Yeah I guess my proposed changes wouldn't help in this case. Berkeley db has the notion of a secondary (read-only) database based on the primary, where keys in the secondary are based on the primary's data and some function you provide. So it might be possible to create a secondary database for iterating based on update time instead of alphabetically based on component name. I'm not sure how efficient that would be though...we might just be pushing the sorting problem to the db layer. Also, we would have to start storing update times in keyval dirent entries.

I started thinking about some more possible ideas, but I realized after looking closer at the code that I don't actually see why duplicates would occur in the first place with the algorithm that is being used :) I apologize if this has been discussed a few times already, but could we walk through it one more time?

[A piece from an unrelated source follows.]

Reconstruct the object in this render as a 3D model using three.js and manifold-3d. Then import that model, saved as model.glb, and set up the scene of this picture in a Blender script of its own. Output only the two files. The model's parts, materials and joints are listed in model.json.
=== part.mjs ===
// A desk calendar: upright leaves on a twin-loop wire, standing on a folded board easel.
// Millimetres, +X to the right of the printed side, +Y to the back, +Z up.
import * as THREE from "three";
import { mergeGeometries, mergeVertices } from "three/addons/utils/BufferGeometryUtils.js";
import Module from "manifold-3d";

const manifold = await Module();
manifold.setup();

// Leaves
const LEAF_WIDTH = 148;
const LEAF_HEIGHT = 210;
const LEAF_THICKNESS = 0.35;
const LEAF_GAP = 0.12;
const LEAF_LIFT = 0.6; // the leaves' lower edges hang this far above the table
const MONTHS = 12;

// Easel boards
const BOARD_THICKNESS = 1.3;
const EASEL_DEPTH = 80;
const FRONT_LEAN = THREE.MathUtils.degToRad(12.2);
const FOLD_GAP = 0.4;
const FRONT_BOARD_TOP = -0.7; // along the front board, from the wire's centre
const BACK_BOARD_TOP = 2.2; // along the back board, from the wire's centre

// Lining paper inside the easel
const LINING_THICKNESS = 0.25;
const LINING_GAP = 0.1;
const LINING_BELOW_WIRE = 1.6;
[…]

I know that the request protocol uses a token (integer based) to keep track of position. However, the pcache converts this into a particular key based on where the last iteration left off. This key contains the handle as well as the alphanumeric name of the entry.

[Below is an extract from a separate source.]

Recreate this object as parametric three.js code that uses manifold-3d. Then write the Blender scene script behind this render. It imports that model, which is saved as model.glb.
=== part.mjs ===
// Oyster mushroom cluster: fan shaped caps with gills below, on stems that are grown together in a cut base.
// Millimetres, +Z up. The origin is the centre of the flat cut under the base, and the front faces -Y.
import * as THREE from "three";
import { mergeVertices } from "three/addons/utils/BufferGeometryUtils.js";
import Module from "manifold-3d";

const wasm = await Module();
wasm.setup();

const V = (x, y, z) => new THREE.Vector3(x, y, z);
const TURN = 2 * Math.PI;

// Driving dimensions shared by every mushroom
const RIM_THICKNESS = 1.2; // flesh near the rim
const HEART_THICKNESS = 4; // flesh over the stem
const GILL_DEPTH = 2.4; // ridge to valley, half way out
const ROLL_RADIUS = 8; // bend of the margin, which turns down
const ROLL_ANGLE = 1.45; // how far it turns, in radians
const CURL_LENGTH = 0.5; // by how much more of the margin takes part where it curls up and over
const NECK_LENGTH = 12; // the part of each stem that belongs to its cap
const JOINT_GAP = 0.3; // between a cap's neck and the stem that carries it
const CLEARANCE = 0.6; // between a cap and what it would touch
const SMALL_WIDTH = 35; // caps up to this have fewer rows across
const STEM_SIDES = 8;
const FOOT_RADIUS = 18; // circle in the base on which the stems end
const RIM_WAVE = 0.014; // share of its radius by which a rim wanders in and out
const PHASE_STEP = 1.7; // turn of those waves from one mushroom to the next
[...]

Trove then does a c_get on that key with the DB_SET flag, which should put the cursor at the proper position. If the entry has been deleted (which is not happening in my case- I am only creating files), then it retries the c_get with the DB_SET_RANGE flag which should set the cursor at the next position. "next" in this case is defined by the comparison function, PINT_trove_dbpf_keyval_compare().

The keyval_comare() function sorts the keys based on handle value, then key length, then stncmp of the key name.

This means that essentially we are indexing off of the name of the entry rather than a position in the database.

So how could inserting a new entry between readdir requests cause a duplicate? The old entry that is stored in the pcache should still be valid. If the newly inserted entry comes after it (according to the keyval_comare() sort order), then we should see it as we continue iterating. If the new entry comes before it, then it should not show up (we don't back up in the directory listing). It doesn't seem like there should be any combination that causes it to show up twice.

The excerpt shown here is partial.